0.026963857199719186

#### Excercise 6: We continue to consider the use of a logistic regression model to predict the probability of default using income and balance on the Default data set. In particular, we will now compute estimates for the standard errors of the income and balance logistic regression coefficients in two different ways: (1) using the bootstrap, and (2) using the standard formula for computing the standard errors in the sm.GLM() function. Do not forget to set a random seed before beginning your analysis.

a/ Using the summarize() and sm.GLM() functions, determine the estimated standard errors for the coefficients associated with income and balance in a multiple logistic regression model that uses both predictors.

In [185]:
Default = load_data('Default')
x = MS(['income', 'balance']).fit_transform(Default)
y = Default.default == 'Yes'
glm = sm.GLM(y, x, family=sm.families.Binomial())
results = glm.fit()
summarize(results)

Unnamed: 0,coef,std err,z,P>|z|
intercept,-11.5405,0.435,-26.544,0.0
income,2.1e-05,5e-06,4.174,0.0
balance,0.0056,0.0,24.835,0.0


b/ Write a function, boot_fn(), that takes as input the Default data set as well as an index of the observations, and that outputs the coefficient estimates for income and balance in the multiple logistic regression model.

In [190]:
def boot_fn(data, index):
    cov_ = np.cov(data[['income','balance']].loc[index], rowvar=False)
    return ((cov_[1,1] - cov_[0,1]) /
            (cov_[0,0]+cov_[1,1]-2*cov_[0,1]))

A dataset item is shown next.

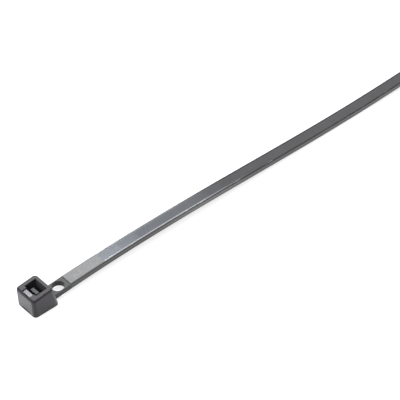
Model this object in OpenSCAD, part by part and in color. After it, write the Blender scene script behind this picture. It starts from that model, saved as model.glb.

c/ Following the bootstrap example in the lab, use your boot_fn() function to estimate the standard errors of the logistic regression coefficients for income and balance.

In [195]:
boot_fn(Default, range(1000))

0.006236303497380163

d/ Comment on the estimated standard errors obtained using the sm.GLM() function and using the bootstrap.

From b and c, the estimated standard errors by sm.GLM() and bootstrap are quite close to each other.